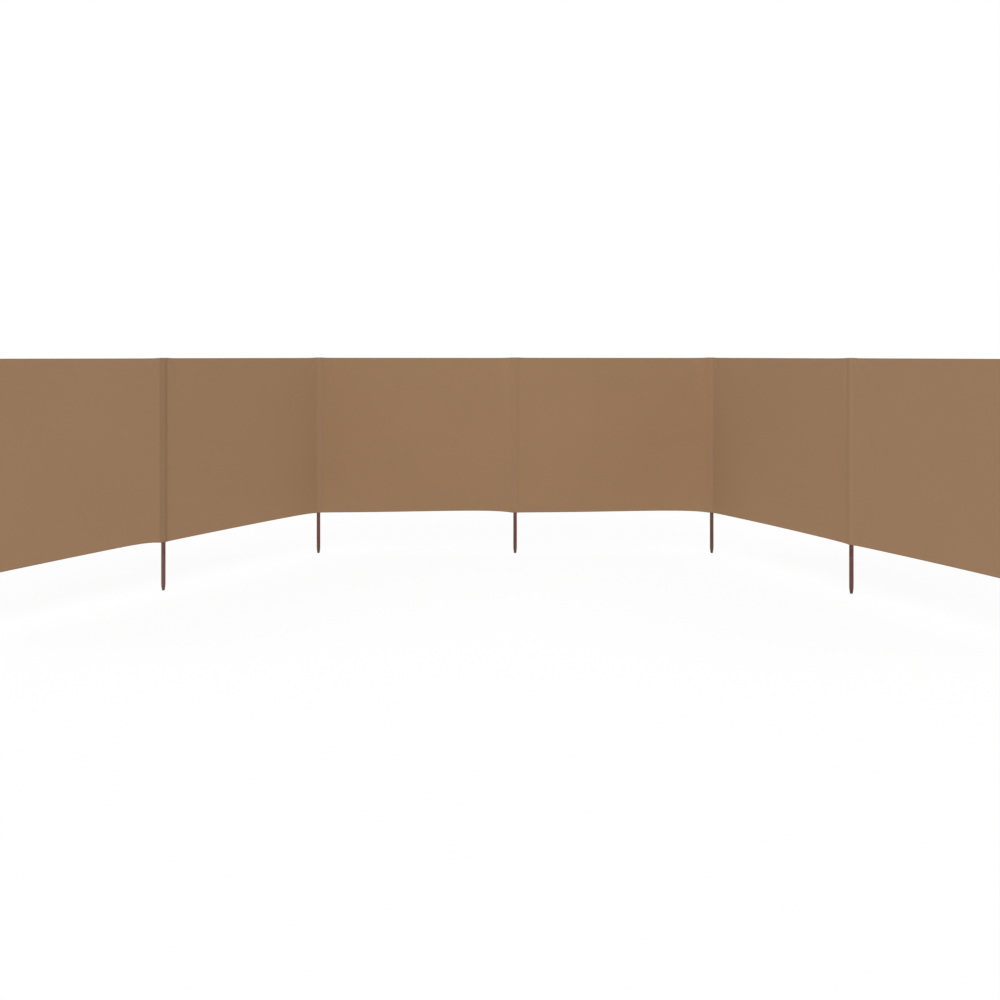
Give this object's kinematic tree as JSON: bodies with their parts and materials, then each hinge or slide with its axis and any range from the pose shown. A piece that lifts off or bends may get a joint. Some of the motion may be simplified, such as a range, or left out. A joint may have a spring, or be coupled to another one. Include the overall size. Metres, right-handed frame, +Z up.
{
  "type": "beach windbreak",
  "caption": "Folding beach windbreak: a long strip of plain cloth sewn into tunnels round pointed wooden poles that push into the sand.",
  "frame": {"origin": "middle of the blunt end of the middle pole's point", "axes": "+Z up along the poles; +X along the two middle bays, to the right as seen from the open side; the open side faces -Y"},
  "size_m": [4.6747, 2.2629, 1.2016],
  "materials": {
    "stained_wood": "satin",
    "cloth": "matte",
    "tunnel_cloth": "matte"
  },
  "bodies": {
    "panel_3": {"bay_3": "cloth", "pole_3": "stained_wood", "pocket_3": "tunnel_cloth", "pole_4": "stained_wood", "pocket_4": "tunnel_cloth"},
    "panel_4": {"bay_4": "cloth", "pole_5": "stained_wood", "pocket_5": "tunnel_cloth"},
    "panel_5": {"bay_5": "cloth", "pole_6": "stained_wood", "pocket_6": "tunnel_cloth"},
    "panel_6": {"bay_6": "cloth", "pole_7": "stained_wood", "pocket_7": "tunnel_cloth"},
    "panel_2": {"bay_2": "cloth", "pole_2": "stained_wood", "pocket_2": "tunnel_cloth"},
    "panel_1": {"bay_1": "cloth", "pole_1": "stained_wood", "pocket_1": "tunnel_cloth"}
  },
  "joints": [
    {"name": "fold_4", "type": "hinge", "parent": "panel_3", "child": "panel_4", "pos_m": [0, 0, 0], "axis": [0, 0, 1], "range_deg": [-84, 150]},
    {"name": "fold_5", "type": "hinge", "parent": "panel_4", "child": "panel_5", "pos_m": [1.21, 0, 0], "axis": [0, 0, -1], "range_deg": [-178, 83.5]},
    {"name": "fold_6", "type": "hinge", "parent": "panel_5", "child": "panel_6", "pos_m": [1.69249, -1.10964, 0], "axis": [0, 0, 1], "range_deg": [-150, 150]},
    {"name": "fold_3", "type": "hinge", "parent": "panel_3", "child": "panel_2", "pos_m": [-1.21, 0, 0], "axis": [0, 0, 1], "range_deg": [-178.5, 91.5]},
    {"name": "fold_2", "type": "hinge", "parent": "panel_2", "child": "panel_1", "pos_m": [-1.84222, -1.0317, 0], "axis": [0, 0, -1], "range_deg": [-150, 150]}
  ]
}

Aim: Extract all of the data above without altering anything.

The reply:
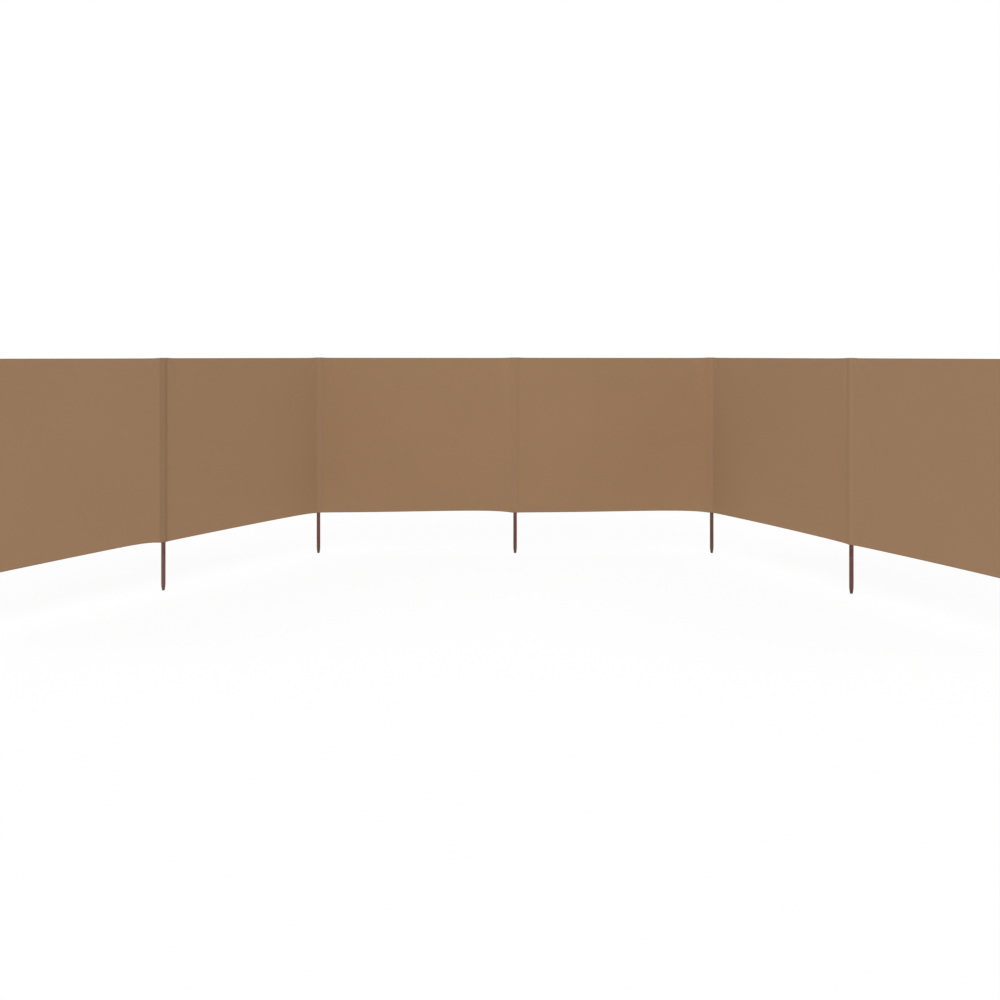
Give this object's kinematic tree as JSON: bodies with their parts and materials, then each hinge or slide with its axis and any range from the pose shown. A piece that lifts off or bends may get a joint. Some of the motion may be simplified, such as a range, or left out. A joint may have a spring, or be coupled to another one. Include the overall size. Metres, right-handed frame, +Z up.
{
  "type": "beach windbreak",
  "caption": "Folding beach windbreak: a long strip of plain cloth sewn into tunnels round pointed wooden poles that push into the sand.",
  "frame": {"origin": "middle of the blunt end of the middle pole's point", "axes": "+Z up along the poles; +X along the two middle bays, to the right as seen from the open side; the open side faces -Y"},
  "size_m": [4.6747, 2.2629, 1.2016],
  "materials": {
    "stained_wood": "satin",
    "cloth": "matte",
    "tunnel_cloth": "matte"
  },
  "bodies": {
    "panel_3": {"bay_3": "cloth", "pole_3": "stained_wood", "pocket_3": "tunnel_cloth", "pole_4": "stained_wood", "pocket_4": "tunnel_cloth"},
    "panel_4": {"bay_4": "cloth", "pole_5": "stained_wood", "pocket_5": "tunnel_cloth"},
    "panel_5": {"bay_5": "cloth", "pole_6": "stained_wood", "pocket_6": "tunnel_cloth"},
    "panel_6": {"bay_6": "cloth", "pole_7": "stained_wood", "pocket_7": "tunnel_cloth"},
    "panel_2": {"bay_2": "cloth", "pole_2": "stained_wood", "pocket_2": "tunnel_cloth"},
    "panel_1": {"bay_1": "cloth", "pole_1": "stained_wood", "pocket_1": "tunnel_cloth"}
  },
  "joints": [
    {"name": "fold_4", "type": "hinge", "parent": "panel_3", "child": "panel_4", "pos_m": [0, 0, 0], "axis": [0, 0, 1], "range_deg": [-84, 150]},
    {"name": "fold_5", "type": "hinge", "parent": "panel_4", "child": "panel_5", "pos_m": [1.21, 0, 0], "axis": [0, 0, -1], "range_deg": [-178, 83.5]},
    {"name": "fold_6", "type": "hinge", "parent": "panel_5", "child": "panel_6", "pos_m": [1.69249, -1.10964, 0], "axis": [0, 0, 1], "range_deg": [-150, 150]},
    {"name": "fold_3", "type": "hinge", "parent": "panel_3", "child": "panel_2", "pos_m": [-1.21, 0, 0], "axis": [0, 0, 1], "range_deg": [-178.5, 91.5]},
    {"name": "fold_2", "type": "hinge", "parent": "panel_2", "child": "panel_1", "pos_m": [-1.84222, -1.0317, 0], "axis": [0, 0, -1], "range_deg": [-150, 150]}
  ]
}